Two particular tax-related items are in the news recently. First, there's talk on a gas-tax holiday - meaning that the $.18 federal tax on each gallon of gasoline sold would be suspended for the summer months (perhaps Memorial Day through Labor Day). Sounds appealing in theory until you stop and think that the country is already having economic problems, spending billions of dollars on war, just issued one-time tax rebate checks, and is generally in much too much of a defecit. So really - $.18? Is that really going to make a difference to the average consumer? I think not. To add to its complexity, the demand for gas is not going to decrease, and if anything, making driving cheaper will result in more driving, not less. Most economists believe that suspending the federal gas tax will result in losing billions of tax revenue dollars, and have virtually no effect on the actual cost of gas at the pump. But the effect of eliminating the tax will mean that the oil companies gain greater profits. Probably not the desired outcome, although I suppose it is politically beneficial to talk about suspending tax, even if there is no actual consumer benefit.

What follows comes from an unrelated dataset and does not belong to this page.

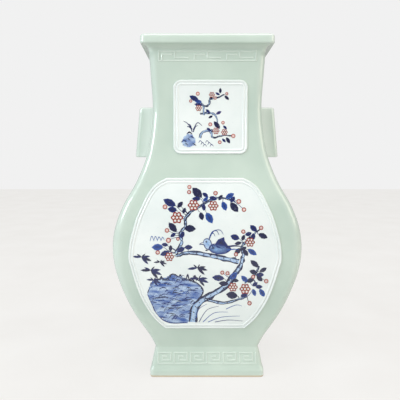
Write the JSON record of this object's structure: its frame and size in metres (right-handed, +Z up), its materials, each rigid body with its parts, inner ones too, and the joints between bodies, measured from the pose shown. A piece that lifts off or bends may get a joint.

But wait.. there's more! In addition to the gas tax discussion, candidates are tossing around the idea of a WINDFALL PROFITS TAX. Ahhh! Leave aside the basic principles around free markets (which happen to be substantial), and you still have the reality that it's a horrible idea and doesn't even remotely start to accomplish its goals. As I understand the concept, a windfall profits law would set what the government thinks is a fair profit, and then companies are taxed super-high rates for any profit about that baseline profit level. When we've tried this in the past (1980s, etc), this tax was calcuated before the profits were even calculated - kind of makes it hard to figure out what's excess profits when you don't even know the profits in the first place. But details, details. The business cycles around an industry such as oil discovery and refinement are not necessarily smooth cycles. There may be years of deep investment in research and drilling, with heavy losses. Other years, those investments pay off and selling oil becomes quite profitable. Th point is, it's not an industry that you can look at one year and decide that profits are too big, so you assign a 70 or 80 percent tax. The risk also is that companies lose incentives to provide new services when they know that any potential upside is going to just be taken from them. I'm fairly sure it's in no one's best interests for research incentives to disappear. I just don't get it.
So, with the UK elections done (and an upset with Labour losing big across the country), I wish the US elections would turn sane quickly. Stop the pandering to the masses and start with some serious proposals that can help the economy truly rebound. Oh, and pick your Democratic nominee.